- Picayune, Mississippi United States

Information
- Former name: East Side Colored School
- Type: Public
- Nickname: Pirates

= George Washington Carver High School (Picayune, Mississippi) =

Former segregated public school in Mississippi

George Washington Carver High School was a public secondary school in Picayune, Mississippi, United States. It served as the high school for black students until the public schools were integrated in 1970. The buildings are now Carver Elementary School.

==History==
Carver was founded as East Side Colored School in 1919. When the school was renamed Carver, it also absorbed another black school, the Pearl River County Training School. That school had been originally constructed in 1900, then replaced in 1919 by a Rosenwald School, also known as Pearl River County Training School. Because the school was underfunded, it was not uncommon for classes to contain over 50 students.

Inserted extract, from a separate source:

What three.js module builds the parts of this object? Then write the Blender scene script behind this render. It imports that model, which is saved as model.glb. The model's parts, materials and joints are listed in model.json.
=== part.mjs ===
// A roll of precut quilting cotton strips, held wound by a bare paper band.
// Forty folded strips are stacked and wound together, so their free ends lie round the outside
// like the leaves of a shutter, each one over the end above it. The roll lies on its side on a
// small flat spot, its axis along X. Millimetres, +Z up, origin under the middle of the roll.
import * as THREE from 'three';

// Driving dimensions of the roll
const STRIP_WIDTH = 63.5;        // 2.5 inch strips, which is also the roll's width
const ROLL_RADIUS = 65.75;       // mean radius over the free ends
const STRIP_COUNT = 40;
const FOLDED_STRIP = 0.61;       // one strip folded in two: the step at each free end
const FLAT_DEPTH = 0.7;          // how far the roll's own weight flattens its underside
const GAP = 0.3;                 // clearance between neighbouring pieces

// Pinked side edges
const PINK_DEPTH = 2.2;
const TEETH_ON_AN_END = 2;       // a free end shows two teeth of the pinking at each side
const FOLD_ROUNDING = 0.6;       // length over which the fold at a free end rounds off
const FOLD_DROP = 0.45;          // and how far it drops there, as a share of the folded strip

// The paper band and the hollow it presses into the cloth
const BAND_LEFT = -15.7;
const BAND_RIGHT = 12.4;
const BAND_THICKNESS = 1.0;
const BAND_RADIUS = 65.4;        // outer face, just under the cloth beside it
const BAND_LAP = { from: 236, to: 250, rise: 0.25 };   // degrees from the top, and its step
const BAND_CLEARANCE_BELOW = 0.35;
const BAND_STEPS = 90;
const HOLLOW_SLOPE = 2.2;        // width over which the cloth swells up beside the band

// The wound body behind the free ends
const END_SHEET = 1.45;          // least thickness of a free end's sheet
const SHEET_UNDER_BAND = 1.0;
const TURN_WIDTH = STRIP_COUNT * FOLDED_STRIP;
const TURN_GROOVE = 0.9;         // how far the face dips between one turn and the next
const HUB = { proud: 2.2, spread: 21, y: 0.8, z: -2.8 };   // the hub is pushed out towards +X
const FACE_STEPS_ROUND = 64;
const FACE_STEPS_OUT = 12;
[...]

The principal of Carver High School was John Prentiss Johnson, from 1943 to 1970 when he became the Title I administrator for Picayune Public Schools. He was instrumental in changing the attrition rate of black students in Picayune, MS among the many changes he accomplished at Carver during his leadership. In the late 1960s, Carver's football team, under coach Marion L. Henley, gained national attention when it went on a 64 game winning streak. The buildings are now occupied by the Southside Upper and Lower elementaries. Picayune now hosts the Carver Culture Museum which includes a history of Carver High School, a Picayune section, and a black history section.